EXHIBIT C: The ‘Apology’
Our analysis showed that Will Smith was perceived mostly negatively after the incident. However, he has apologised, hasn’t he?
We took a psychological look at his Oscars speech - using principles of statement analysis - and found several reasons why his apology was not ‘good enough’ after all.
Firstly, he does not really apologise at all (rather he ‘wants to’). In fact, what comes close to apology does not occur until halfway through the speech and it is not directed at Chris Rock.
His emotional state seemed to be very troubling, as he portrays himself as being abused, under attack and having to protect others.
He talks a lot about family, which seems to be very much on his mind and he makes the loaded statement about his mother at the end. This could perhaps explain why he is stressed.
Most importantly, instead of addressing the issue on its head, he seeks to diffuse responsibility and finds excuses by describing himself in passive terms.
All in all, his apology can be described as incomplete and insincere, which could have been the contributing factor in his increasingly negative publicity.
How to do it right?
We are all sometimes in a situation when we need to apologise to someone, whether as a company, brand or an individual who made a mistake. So what can we learn from Will Smith's situation and how can we apply this to our own communication?
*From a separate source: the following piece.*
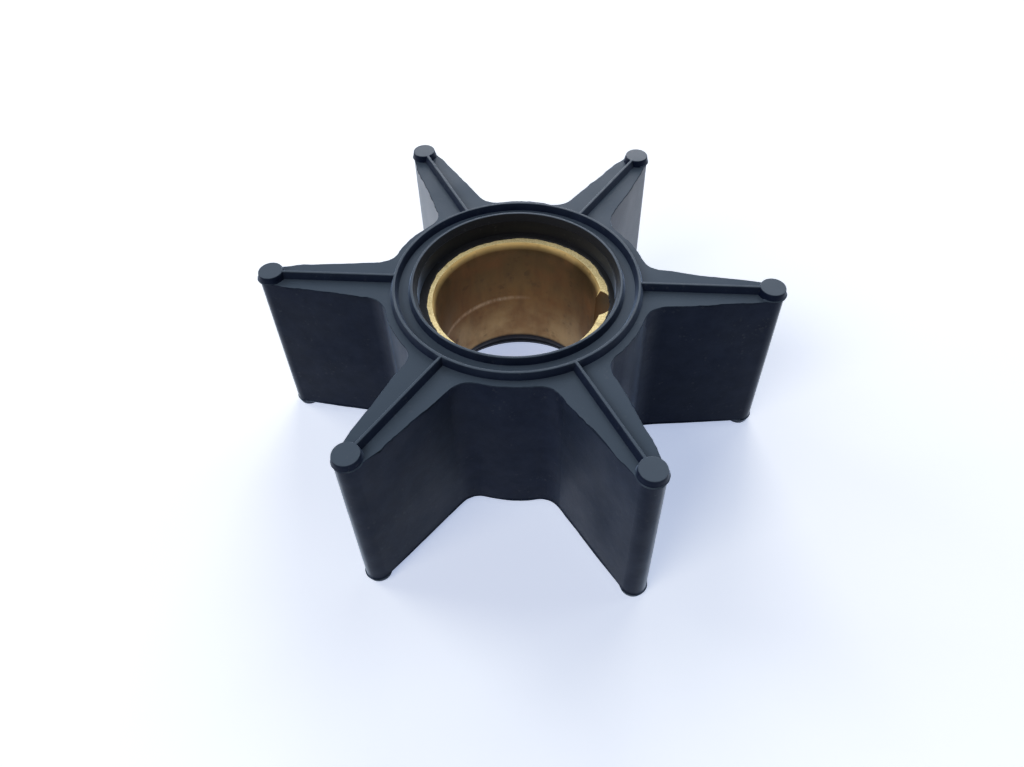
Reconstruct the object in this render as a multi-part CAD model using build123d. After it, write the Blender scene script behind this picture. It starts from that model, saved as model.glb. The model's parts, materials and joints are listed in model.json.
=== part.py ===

We should not diffuse the responsibility. However, some people do this subconsciously, by using the passive voice and the third person plural, as ways of justifying themselves. To counteract this, it is worth remembering that the most effective pronouns in an apology are ‘I’ and ‘we’ (if this is written by an institution or a company).
A simple ‘I am sorry’ can be more powerful than using qualifiers (e.g. ‘sincerely’, ‘really', ‘terribly’... sorry). The assumption is that the apology is sincere, so explicitly stating this emphasis raises suspicion and weakens the statement.
An apology should be just that - an apology. Using words such as ‘I want to apologise’ or ‘I would like to apologise’ can fall short in authenticity as these apologies lack the directiveness. An apology also does not have to be long. It is, in fact, better if we do not ‘distance’ ourselves from the words ‘I am sorry’, using blame shifting, unnecessary explanations and descriptions. The words: ‘I am sorry’ are, in their simplicity, the most effective apology of them all.